[Bf-python] Doubts while porting VRM to blender 2.6x

Antonio Ospite ospite at studenti.unina.it
Wed Feb 15 23:37:09 CET 2012


Hi,

I am trying to port VRM (http://vrm.ao2.it) to blender 2.6x and I'd
like to discuss some of the problems I am facing, in the hope that I can
save some time in case someone else has solved those problems already,
or to see if future development in blender (I am thinking to BMesh
here) could help me to keep the script more manageable. I can release
it after 2.63, 2.64 or 2.65 I am definitely not in a hurry here.

When I firstly wrote VRM I abused the Mesh and NMesh classes to
store the result of the various rendering steps (projected coordinates
of vertices, faces color, info about face visibility, etc.), this way I
could concentrate more on the algorithms and less on the data
structures.

To do that I used to sort objects in a scene and also sort faces in a
mesh according to certain criteria, removing, adding and splitting
faces; and the old NMesh class allowed some of these operations.

The new API appears to be stricter about mesh data processing: data has
to be taken out, processed and then re-added in to a mesh, and the
concept of "global" operators doesn't help me either.
On the bright side the "mathutils.geometry" module looks quite useful
to me.

I am listing here some hypothetic API I could use to keep on abusing the
blender data structures as I am doing right now :), if you have some
time to think about them I will appreciate if you could tell me if
those make sense to you too.

I could use something like:
scene.objects.sort(key=some key based on objects properties)
mesh.faces.sort(key=some key [face index?] based on faces and vertices
properties)

This would allow to do the sorting in a more flexible way,
bpy.ops.mesh.sort_faces() looks quite limited for my use case.

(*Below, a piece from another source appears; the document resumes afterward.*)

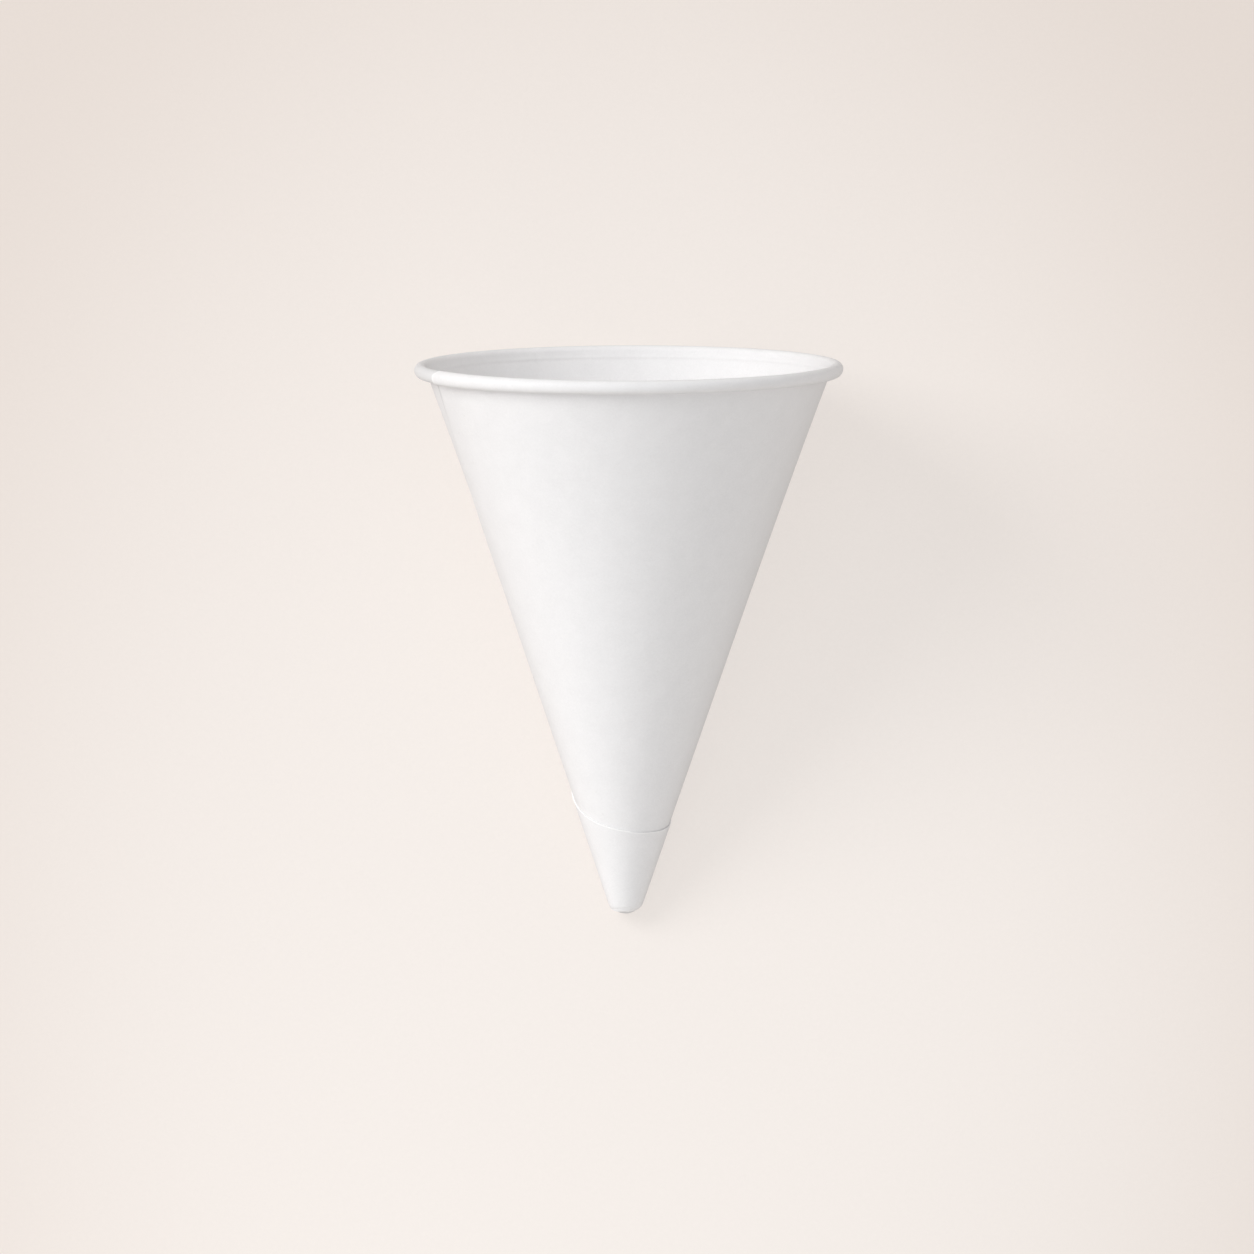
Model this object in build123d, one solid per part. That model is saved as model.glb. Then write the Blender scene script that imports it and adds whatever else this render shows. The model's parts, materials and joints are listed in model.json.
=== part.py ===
from build123d import *
import math
import os

# Cone water cup wound from one sheet of paper. All lengths are in millimetres and all angles
# in degrees. The cup is drawn upright about the Z axis with the middle of its rolled rim at
# height zero, and is laid on its side at the end. Directions round the axis are counted from
# the side that faces up when the cup lies down, toward +X.

# Sheet and overall sizes
paper = 0.18
rim_diameter = 73.0
cup_height = 94.2
tip_width = 4.17

# Rolled rim: a full round curl outside the wall, with a pressed crease inside under it
bead_diameter = 2.22
curl_gap = 0.12
crease_depth = 1.24
crease_inset = 1.30

# Flare of the upper wall: the depth where it starts, and how far it stands out at the crease
flare_depth = 42.85
flare_rise = 0.61

# Blunt tip: the first turn ends in a rounded nose, and the outer turns bend round it and stop
# with a lip a little above its bottom
nose_round = 1.4
nose_floor = 0.7
lip_height = 0.4
flap_lip_height = 0.7
step_height = 2.1

# Winding: the buried inner edge of the sheet, and the straight cut of its outer edge, which
# starts at the rim, runs down round the back and crosses the front just above the tip
inner_edge = -64.0
inner_step = 0.185
climb_turn = 84.0
outer_edge_at_rim = -75.0
cut_low_direction = 31.0
cut_distance = 21.9
cut_point_turn = 6.0
cut_points = 8
cut_start_radius = 0.7
flap_end = -120.0
flap_middle = -75.0

# Lap of the rolled rim: how far it stands out at its edge and the turn over which it fades
lap_edge = -68.0
lap_turn = 60.0
lap_rise = 0.17
lap_sink = 0.02
lap_stations = 6
lap_curl_end = 146.0

# Small flat spot that the rolled rim takes where the cup lies on it
flat_depth = 0.4

# Derived sizes: alpha is the half angle of the cone, and apex_z is where its sides would meet
bead_radius = bead_diameter / 2
bead_centre = rim_diameter / 2 - bead_radius
tip_z = bead_radius - cup_height
crease_r = bead_centre - crease_inset
alpha = math.atan((crease_r - flare_rise - tip_width / 2) / (-crease_depth - tip_z))
apex_z = tip_z - tip_width / 2 / math.tan(alpha)
flare_r = (-flare_depth - apex_z) * math.tan(alpha)
flare_chord = math.hypot(crease_r - flare_r, flare_depth - crease_depth)
flare_radius = flare_chord ** 2 / (2 * flare_rise * math.cos(alpha))
flare_centre_r = flare_r + flare_radius * math.cos(alpha)
flare_centre_z = -flare_depth - flare_radius * math.sin(alpha)
crease_slope = math.asin((-crease_depth - flare_centre_z) / flare_radius)
nose_r = tip_width / 2 - nose_round * math.tan(math.pi / 4 - alpha / 2)
nose_z = tip_z + nose_round
rim_lean = math.acos(cut_distance * math.cos(alpha) / -apex_z)
cut_turn = 360.0 + outer_edge_at_rim - cut_low_direction

# Bounds of the bodies that cut the cup, well past it
outside = rim_diameter
below = tip_z - cup_height
above = cup_height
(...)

Moreover, I would be happy if I was able to split a face along a plane,
something like:
mesh.split_face(face_index, plane_co, plane_normal)

Currently a face has to be removed, then split and after that the two
new faces have to be added to the mesh, with unconnected duplicated
vertices if we want to limit the split to one face only; I have some
code for that inspired by mesh_looptools.py, but maybe duplicating
such functions in different scripts could be avoided.

Adding and removing individual faces could be handy too:
face = mesh.faces.pop(index)
mesh.faces.insert(new_index, face)

The question is: is there any chance that functionalities similar to the
ones I described could be added to blender? Could these be useful to
other scripts as well?

Alternatively I will end up having my own data structures for scene,
objects and meshes, which is OK too, but that is not lazy enough for
my taste.

Thanks,
   Antonio

-- 
Antonio Ospite
http://ao2.it

A: Because it messes up the order in which people normally read text.
   See http://en.wikipedia.org/wiki/Posting_style
Q: Why is top-posting such a bad thing?